What is being asked: Quote verbatim every line from the line containing "const cheese = makeCheese();" to the line containing "bpy.data.objects.remove(obj)", inclusive of both, and no other line.

Supplied data:
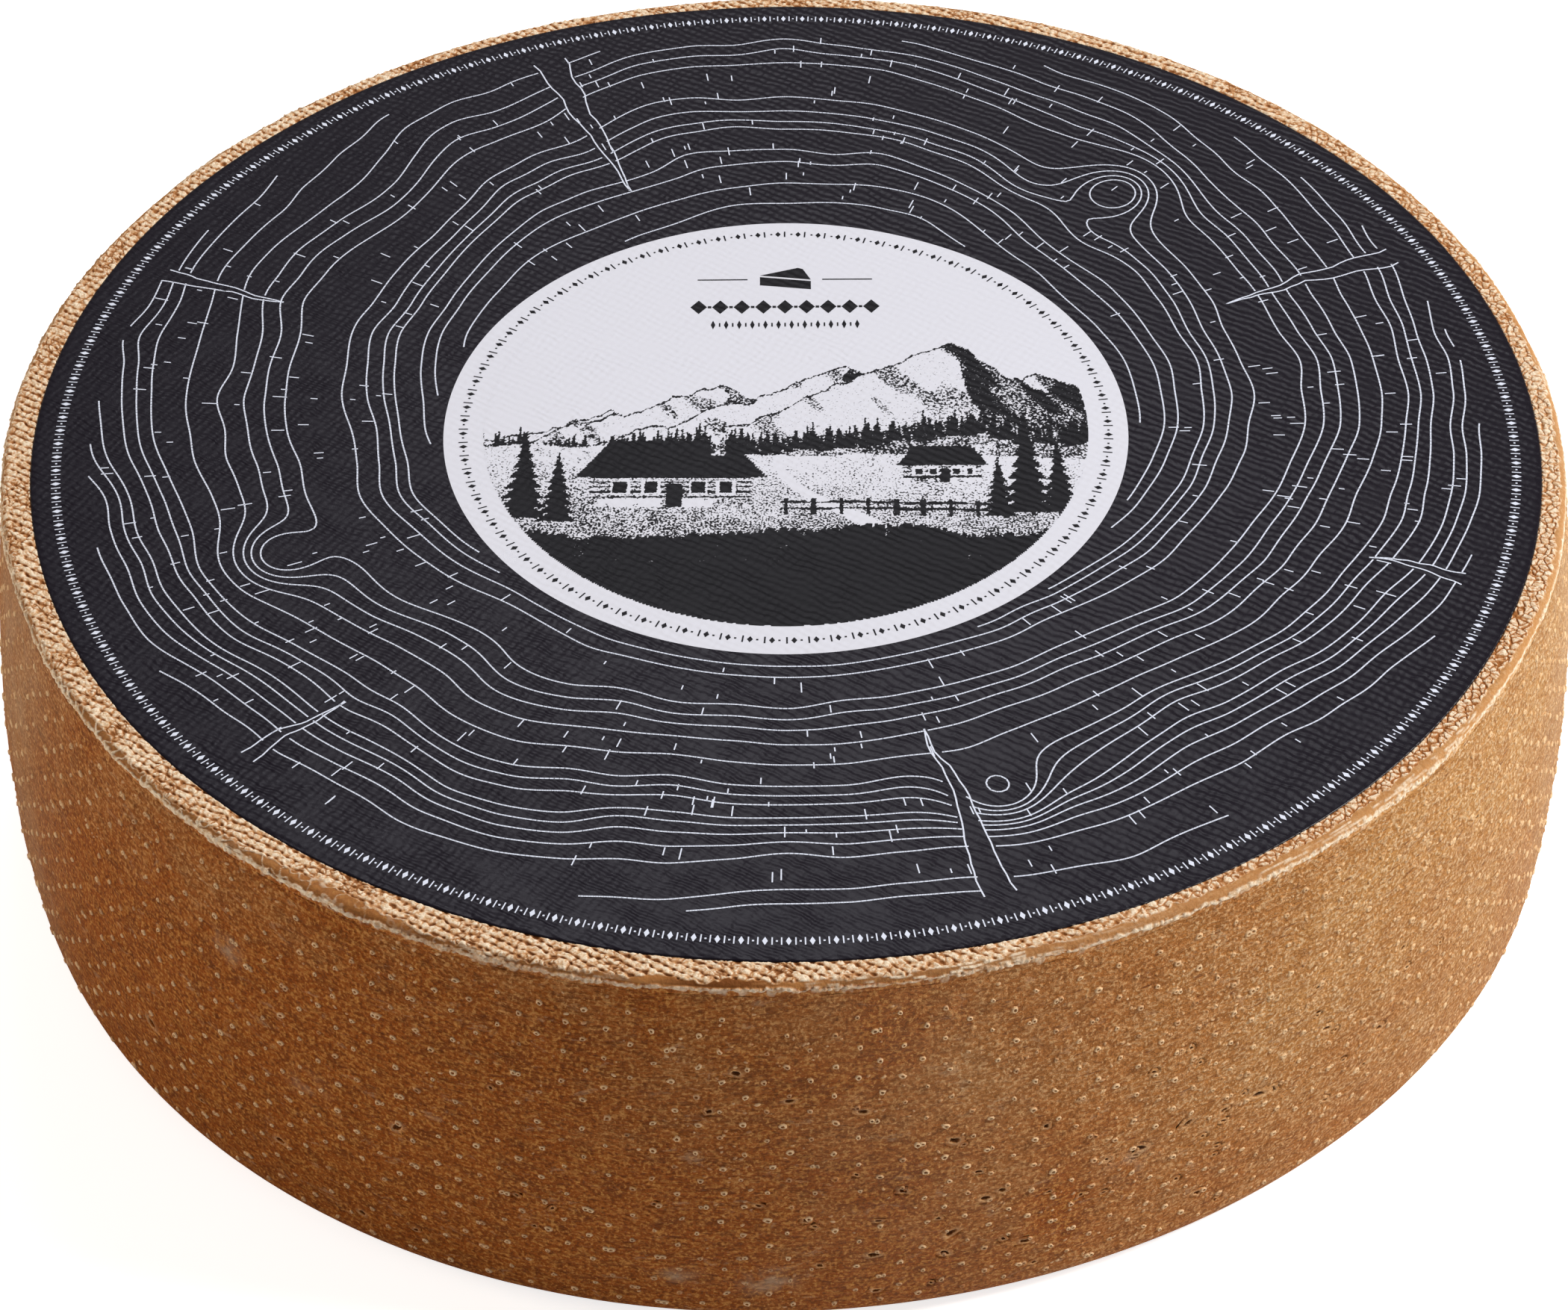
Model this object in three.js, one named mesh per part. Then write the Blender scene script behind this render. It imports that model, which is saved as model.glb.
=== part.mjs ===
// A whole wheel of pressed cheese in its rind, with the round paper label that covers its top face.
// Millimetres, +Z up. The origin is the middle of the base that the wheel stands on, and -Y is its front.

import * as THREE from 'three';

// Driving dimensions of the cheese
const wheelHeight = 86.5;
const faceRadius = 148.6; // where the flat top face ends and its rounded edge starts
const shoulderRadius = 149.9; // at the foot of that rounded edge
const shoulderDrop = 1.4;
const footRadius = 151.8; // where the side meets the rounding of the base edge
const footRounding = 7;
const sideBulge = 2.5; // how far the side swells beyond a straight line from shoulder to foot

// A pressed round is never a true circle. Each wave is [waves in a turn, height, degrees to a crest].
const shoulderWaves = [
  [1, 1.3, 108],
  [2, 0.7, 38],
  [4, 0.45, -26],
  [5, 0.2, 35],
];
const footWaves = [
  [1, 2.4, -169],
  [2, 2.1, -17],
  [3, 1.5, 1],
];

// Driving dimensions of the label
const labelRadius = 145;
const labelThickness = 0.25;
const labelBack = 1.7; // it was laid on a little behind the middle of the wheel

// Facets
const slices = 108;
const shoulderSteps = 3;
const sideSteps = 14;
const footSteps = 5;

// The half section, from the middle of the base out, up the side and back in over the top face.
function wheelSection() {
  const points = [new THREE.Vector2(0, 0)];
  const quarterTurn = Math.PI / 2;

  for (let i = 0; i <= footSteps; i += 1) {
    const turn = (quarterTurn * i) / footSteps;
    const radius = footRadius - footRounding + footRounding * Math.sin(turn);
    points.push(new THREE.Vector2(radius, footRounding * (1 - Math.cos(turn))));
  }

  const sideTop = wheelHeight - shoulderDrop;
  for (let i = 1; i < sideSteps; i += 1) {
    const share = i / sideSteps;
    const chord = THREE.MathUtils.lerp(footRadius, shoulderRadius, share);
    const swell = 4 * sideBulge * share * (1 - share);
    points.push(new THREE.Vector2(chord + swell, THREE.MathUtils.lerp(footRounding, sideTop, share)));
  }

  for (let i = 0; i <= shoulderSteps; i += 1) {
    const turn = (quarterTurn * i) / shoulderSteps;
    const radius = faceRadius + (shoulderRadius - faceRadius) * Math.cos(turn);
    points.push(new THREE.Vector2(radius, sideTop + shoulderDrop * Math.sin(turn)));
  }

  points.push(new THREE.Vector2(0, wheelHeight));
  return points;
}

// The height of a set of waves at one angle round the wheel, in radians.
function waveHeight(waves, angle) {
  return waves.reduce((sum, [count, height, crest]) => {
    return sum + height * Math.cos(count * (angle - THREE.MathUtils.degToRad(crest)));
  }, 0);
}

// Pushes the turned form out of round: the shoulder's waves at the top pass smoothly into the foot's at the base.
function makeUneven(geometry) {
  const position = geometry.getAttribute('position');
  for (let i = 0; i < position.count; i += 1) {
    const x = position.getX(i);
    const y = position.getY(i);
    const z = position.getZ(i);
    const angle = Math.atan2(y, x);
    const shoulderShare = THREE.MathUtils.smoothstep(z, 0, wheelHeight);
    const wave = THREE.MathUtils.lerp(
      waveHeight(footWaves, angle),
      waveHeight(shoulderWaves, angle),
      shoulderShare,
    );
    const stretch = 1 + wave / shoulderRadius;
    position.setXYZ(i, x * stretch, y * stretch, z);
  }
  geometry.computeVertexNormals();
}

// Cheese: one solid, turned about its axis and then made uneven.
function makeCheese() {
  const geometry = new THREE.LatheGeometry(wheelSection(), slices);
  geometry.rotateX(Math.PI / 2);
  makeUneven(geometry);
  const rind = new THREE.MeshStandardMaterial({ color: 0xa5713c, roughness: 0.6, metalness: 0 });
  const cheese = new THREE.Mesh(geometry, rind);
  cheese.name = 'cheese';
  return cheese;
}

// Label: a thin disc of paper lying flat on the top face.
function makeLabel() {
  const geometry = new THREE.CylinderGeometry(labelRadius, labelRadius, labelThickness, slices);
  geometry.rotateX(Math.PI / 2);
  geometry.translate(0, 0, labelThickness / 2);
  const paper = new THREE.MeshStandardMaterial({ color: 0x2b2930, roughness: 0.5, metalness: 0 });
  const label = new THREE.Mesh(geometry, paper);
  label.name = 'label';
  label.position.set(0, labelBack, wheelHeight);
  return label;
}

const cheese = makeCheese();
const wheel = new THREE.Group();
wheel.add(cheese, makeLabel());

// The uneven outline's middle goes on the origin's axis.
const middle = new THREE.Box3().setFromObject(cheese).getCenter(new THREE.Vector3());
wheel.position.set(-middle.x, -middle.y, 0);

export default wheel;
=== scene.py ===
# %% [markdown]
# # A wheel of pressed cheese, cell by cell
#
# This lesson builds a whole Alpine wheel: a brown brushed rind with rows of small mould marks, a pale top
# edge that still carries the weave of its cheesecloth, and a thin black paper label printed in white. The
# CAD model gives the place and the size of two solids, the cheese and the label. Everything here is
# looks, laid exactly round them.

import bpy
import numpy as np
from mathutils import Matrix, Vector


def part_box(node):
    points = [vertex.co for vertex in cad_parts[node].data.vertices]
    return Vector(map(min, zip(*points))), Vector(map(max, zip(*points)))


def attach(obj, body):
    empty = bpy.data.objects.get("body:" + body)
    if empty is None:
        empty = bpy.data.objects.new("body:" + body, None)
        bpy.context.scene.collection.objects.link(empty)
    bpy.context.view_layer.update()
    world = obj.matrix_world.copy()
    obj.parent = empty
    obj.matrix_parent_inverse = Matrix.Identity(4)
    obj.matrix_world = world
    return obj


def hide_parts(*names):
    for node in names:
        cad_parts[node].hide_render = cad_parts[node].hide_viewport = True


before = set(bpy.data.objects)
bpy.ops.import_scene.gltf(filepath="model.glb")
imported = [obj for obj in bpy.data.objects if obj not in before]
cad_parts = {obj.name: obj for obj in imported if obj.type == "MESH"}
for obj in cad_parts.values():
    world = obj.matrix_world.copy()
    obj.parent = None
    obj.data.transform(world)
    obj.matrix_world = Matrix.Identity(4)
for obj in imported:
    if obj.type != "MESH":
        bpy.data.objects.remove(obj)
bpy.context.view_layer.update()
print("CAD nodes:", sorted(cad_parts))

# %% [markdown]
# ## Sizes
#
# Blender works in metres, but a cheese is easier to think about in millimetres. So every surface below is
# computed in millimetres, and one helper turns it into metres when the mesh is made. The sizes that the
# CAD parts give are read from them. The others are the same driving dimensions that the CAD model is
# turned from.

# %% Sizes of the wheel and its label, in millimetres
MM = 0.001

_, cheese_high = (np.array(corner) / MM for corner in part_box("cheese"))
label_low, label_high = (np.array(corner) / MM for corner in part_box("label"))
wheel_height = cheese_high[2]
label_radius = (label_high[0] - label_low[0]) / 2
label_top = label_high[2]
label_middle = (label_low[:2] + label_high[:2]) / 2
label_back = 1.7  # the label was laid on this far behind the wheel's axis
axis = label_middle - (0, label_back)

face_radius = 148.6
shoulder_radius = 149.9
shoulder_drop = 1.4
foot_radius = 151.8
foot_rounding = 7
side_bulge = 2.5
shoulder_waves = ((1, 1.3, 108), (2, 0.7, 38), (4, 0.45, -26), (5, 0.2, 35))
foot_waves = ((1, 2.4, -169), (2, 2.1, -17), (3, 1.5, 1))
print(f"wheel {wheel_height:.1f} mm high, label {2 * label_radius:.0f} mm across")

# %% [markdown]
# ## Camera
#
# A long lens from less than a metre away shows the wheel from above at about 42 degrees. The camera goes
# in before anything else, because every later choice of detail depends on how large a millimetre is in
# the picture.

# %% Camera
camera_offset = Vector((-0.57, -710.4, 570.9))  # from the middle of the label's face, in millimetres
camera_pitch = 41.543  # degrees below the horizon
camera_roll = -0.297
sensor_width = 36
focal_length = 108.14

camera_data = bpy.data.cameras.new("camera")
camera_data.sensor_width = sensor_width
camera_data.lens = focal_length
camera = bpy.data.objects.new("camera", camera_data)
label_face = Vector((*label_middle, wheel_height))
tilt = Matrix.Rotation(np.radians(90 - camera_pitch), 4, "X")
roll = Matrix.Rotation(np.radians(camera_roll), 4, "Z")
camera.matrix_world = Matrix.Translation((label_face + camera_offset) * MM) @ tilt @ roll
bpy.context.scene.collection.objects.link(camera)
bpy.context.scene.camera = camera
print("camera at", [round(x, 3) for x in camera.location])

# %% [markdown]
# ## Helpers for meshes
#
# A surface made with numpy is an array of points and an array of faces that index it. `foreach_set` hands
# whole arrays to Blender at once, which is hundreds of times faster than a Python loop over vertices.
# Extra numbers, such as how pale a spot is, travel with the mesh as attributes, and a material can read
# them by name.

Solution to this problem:
const cheese = makeCheese();
const wheel = new THREE.Group();
wheel.add(cheese, makeLabel());

// The uneven outline's middle goes on the origin's axis.
const middle = new THREE.Box3().setFromObject(cheese).getCenter(new THREE.Vector3());
wheel.position.set(-middle.x, -middle.y, 0);

export default wheel;
=== scene.py ===
# %% [markdown]
# # A wheel of pressed cheese, cell by cell
#
# This lesson builds a whole Alpine wheel: a brown brushed rind with rows of small mould marks, a pale top
# edge that still carries the weave of its cheesecloth, and a thin black paper label printed in white. The
# CAD model gives the place and the size of two solids, the cheese and the label. Everything here is
# looks, laid exactly round them.

import bpy
import numpy as np
from mathutils import Matrix, Vector


def part_box(node):
    points = [vertex.co for vertex in cad_parts[node].data.vertices]
    return Vector(map(min, zip(*points))), Vector(map(max, zip(*points)))


def attach(obj, body):
    empty = bpy.data.objects.get("body:" + body)
    if empty is None:
        empty = bpy.data.objects.new("body:" + body, None)
        bpy.context.scene.collection.objects.link(empty)
    bpy.context.view_layer.update()
    world = obj.matrix_world.copy()
    obj.parent = empty
    obj.matrix_parent_inverse = Matrix.Identity(4)
    obj.matrix_world = world
    return obj


def hide_parts(*names):
    for node in names:
        cad_parts[node].hide_render = cad_parts[node].hide_viewport = True


before = set(bpy.data.objects)
bpy.ops.import_scene.gltf(filepath="model.glb")
imported = [obj for obj in bpy.data.objects if obj not in before]
cad_parts = {obj.name: obj for obj in imported if obj.type == "MESH"}
for obj in cad_parts.values():
    world = obj.matrix_world.copy()
    obj.parent = None
    obj.data.transform(world)
    obj.matrix_world = Matrix.Identity(4)
for obj in imported:
    if obj.type != "MESH":
        bpy.data.objects.remove(obj)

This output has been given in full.